━━━ DATA ROWS ━━━
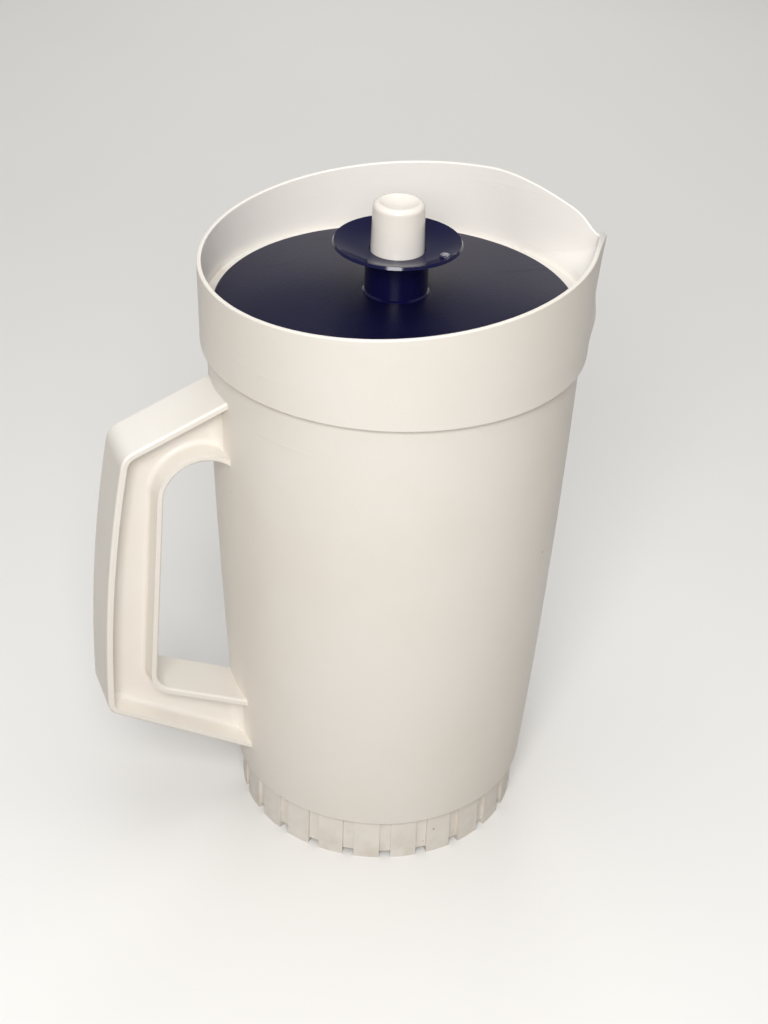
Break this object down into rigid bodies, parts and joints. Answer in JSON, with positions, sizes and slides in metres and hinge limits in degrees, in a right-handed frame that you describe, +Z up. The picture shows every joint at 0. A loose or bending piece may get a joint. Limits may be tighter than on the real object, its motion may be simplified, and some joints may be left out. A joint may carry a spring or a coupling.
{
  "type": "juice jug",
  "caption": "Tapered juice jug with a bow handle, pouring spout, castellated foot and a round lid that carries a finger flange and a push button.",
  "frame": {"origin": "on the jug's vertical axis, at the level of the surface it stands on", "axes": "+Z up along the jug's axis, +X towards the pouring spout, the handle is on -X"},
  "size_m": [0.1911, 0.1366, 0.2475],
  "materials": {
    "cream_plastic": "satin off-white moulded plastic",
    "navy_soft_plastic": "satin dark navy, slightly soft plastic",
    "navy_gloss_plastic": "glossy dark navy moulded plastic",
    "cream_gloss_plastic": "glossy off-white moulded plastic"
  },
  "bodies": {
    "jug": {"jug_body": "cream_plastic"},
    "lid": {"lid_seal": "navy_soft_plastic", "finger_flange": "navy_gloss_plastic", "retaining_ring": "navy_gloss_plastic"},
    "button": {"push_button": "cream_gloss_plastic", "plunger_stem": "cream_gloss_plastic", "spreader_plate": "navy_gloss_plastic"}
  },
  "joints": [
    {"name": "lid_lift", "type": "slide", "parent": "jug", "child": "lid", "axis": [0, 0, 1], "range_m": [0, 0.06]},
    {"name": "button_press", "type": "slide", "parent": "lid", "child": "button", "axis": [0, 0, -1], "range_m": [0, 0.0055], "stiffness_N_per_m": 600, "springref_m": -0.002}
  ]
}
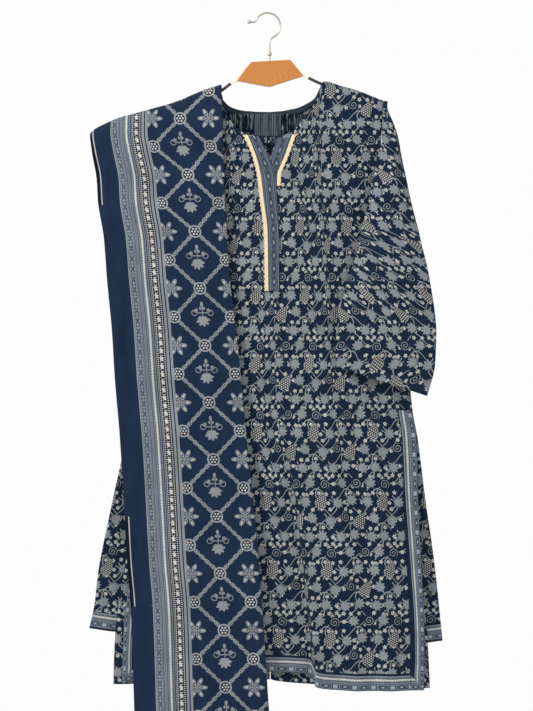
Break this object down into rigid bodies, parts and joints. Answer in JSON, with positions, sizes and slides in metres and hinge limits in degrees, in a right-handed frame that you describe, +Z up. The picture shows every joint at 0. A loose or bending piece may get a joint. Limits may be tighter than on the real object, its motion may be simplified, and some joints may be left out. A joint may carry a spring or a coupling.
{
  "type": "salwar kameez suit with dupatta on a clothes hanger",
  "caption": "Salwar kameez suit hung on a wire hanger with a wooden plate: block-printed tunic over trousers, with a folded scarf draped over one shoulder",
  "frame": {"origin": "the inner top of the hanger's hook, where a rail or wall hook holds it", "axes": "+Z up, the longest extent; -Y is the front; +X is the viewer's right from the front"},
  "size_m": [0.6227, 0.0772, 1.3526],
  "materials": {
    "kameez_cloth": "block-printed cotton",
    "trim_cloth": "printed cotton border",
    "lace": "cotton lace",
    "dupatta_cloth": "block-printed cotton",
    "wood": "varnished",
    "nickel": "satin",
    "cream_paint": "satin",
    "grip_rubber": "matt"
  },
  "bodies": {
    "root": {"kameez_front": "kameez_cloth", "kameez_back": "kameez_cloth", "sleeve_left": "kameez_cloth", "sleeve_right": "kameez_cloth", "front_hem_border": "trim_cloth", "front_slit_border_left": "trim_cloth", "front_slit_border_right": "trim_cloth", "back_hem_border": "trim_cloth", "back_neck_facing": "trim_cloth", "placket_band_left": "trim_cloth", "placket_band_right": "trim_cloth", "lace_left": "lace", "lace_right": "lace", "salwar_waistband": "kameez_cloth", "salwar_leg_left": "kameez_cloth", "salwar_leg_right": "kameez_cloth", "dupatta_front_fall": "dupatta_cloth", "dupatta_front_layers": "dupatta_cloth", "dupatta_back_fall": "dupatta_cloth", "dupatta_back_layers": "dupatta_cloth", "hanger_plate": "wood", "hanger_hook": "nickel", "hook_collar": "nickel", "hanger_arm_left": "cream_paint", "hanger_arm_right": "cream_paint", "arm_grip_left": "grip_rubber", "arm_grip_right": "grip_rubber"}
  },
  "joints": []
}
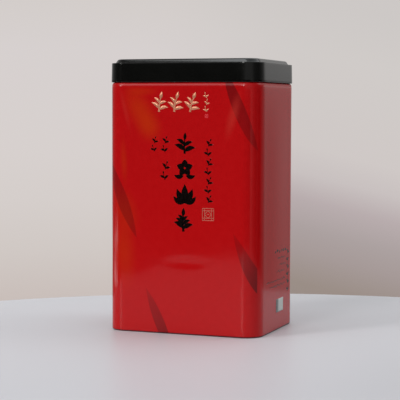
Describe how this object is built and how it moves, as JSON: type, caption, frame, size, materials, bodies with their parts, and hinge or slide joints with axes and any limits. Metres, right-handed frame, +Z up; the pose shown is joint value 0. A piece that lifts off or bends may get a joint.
━━━
Write the data back out verbatim.

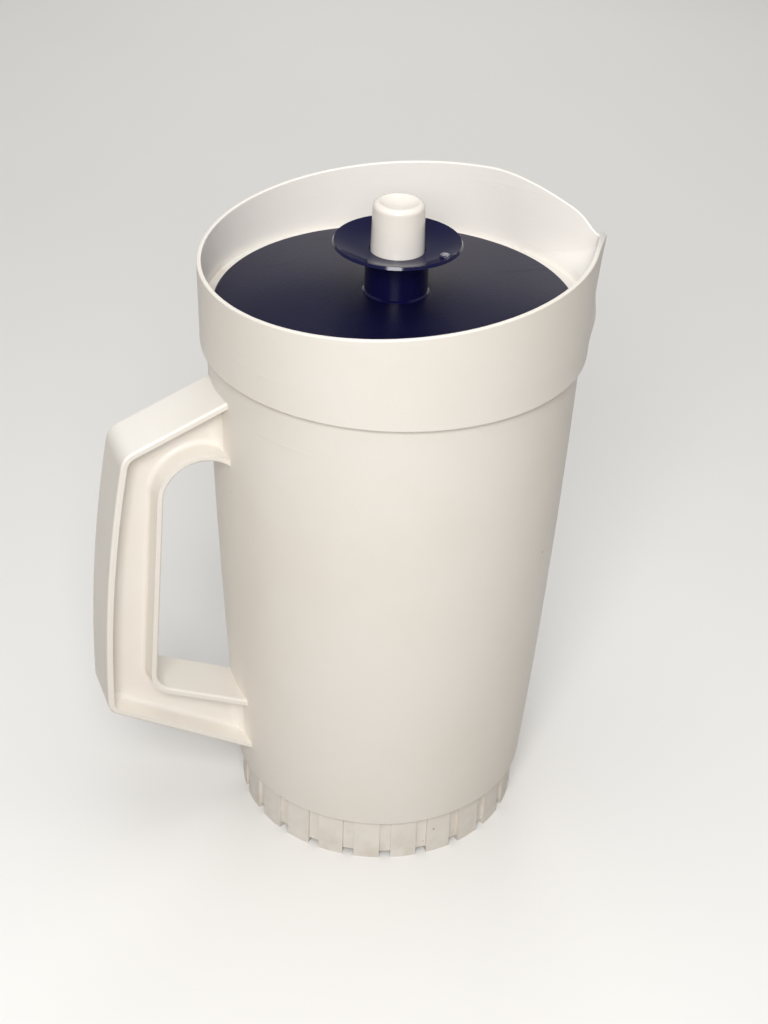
Break this object down into rigid bodies, parts and joints. Answer in JSON, with positions, sizes and slides in metres and hinge limits in degrees, in a right-handed frame that you describe, +Z up. The picture shows every joint at 0. A loose or bending piece may get a joint. Limits may be tighter than on the real object, its motion may be simplified, and some joints may be left out. A joint may carry a spring or a coupling.
{
  "type": "juice jug",
  "caption": "Tapered juice jug with a bow handle, pouring spout, castellated foot and a round lid that carries a finger flange and a push button.",
  "frame": {"origin": "on the jug's vertical axis, at the level of the surface it stands on", "axes": "+Z up along the jug's axis, +X towards the pouring spout, the handle is on -X"},
  "size_m": [0.1911, 0.1366, 0.2475],
  "materials": {
    "cream_plastic": "satin off-white moulded plastic",
    "navy_soft_plastic": "satin dark navy, slightly soft plastic",
    "navy_gloss_plastic": "glossy dark navy moulded plastic",
    "cream_gloss_plastic": "glossy off-white moulded plastic"
  },
  "bodies": {
    "jug": {"jug_body": "cream_plastic"},
    "lid": {"lid_seal": "navy_soft_plastic", "finger_flange": "navy_gloss_plastic", "retaining_ring": "navy_gloss_plastic"},
    "button": {"push_button": "cream_gloss_plastic", "plunger_stem": "cream_gloss_plastic", "spreader_plate": "navy_gloss_plastic"}
  },
  "joints": [
    {"name": "lid_lift", "type": "slide", "parent": "jug", "child": "lid", "axis": [0, 0, 1], "range_m": [0, 0.06]},
    {"name": "button_press", "type": "slide", "parent": "lid", "child": "button", "axis": [0, 0, -1], "range_m": [0, 0.0055], "stiffness_N_per_m": 600, "springref_m": -0.002}
  ]
}
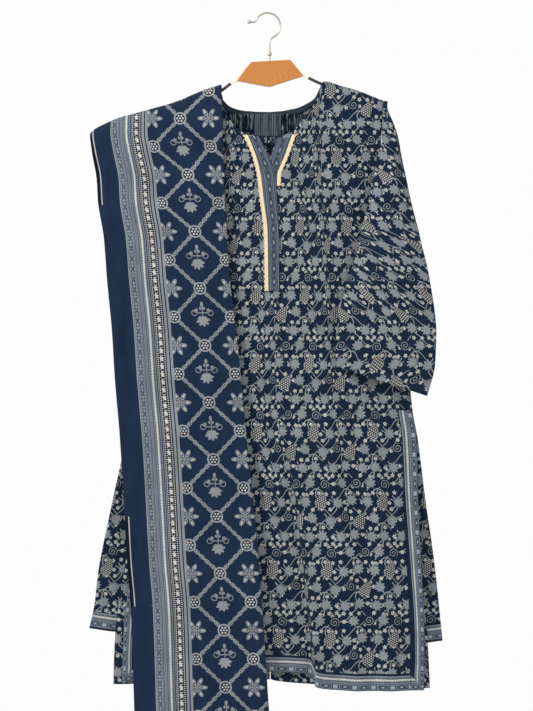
Break this object down into rigid bodies, parts and joints. Answer in JSON, with positions, sizes and slides in metres and hinge limits in degrees, in a right-handed frame that you describe, +Z up. The picture shows every joint at 0. A loose or bending piece may get a joint. Limits may be tighter than on the real object, its motion may be simplified, and some joints may be left out. A joint may carry a spring or a coupling.
{
  "type": "salwar kameez suit with dupatta on a clothes hanger",
  "caption": "Salwar kameez suit hung on a wire hanger with a wooden plate: block-printed tunic over trousers, with a folded scarf draped over one shoulder",
  "frame": {"origin": "the inner top of the hanger's hook, where a rail or wall hook holds it", "axes": "+Z up, the longest extent; -Y is the front; +X is the viewer's right from the front"},
  "size_m": [0.6227, 0.0772, 1.3526],
  "materials": {
    "kameez_cloth": "block-printed cotton",
    "trim_cloth": "printed cotton border",
    "lace": "cotton lace",
    "dupatta_cloth": "block-printed cotton",
    "wood": "varnished",
    "nickel": "satin",
    "cream_paint": "satin",
    "grip_rubber": "matt"
  },
  "bodies": {
    "root": {"kameez_front": "kameez_cloth", "kameez_back": "kameez_cloth", "sleeve_left": "kameez_cloth", "sleeve_right": "kameez_cloth", "front_hem_border": "trim_cloth", "front_slit_border_left": "trim_cloth", "front_slit_border_right": "trim_cloth", "back_hem_border": "trim_cloth", "back_neck_facing": "trim_cloth", "placket_band_left": "trim_cloth", "placket_band_right": "trim_cloth", "lace_left": "lace", "lace_right": "lace", "salwar_waistband": "kameez_cloth", "salwar_leg_left": "kameez_cloth", "salwar_leg_right": "kameez_cloth", "dupatta_front_fall": "dupatta_cloth", "dupatta_front_layers": "dupatta_cloth", "dupatta_back_fall": "dupatta_cloth", "dupatta_back_layers": "dupatta_cloth", "hanger_plate": "wood", "hanger_hook": "nickel", "hook_collar": "nickel", "hanger_arm_left": "cream_paint", "hanger_arm_right": "cream_paint", "arm_grip_left": "grip_rubber", "arm_grip_right": "grip_rubber"}
  },
  "joints": []
}
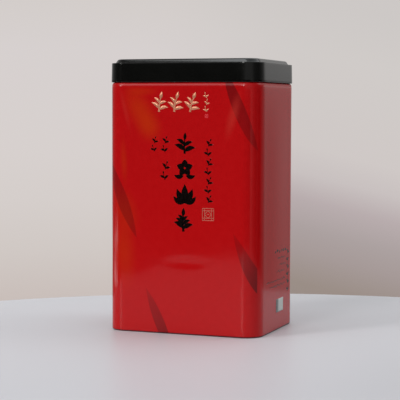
Describe how this object is built and how it moves, as JSON: type, caption, frame, size, materials, bodies with their parts, and hinge or slide joints with axes and any limits. Metres, right-handed frame, +Z up; the pose shown is joint value 0. A piece that lifts off or bends may get a joint.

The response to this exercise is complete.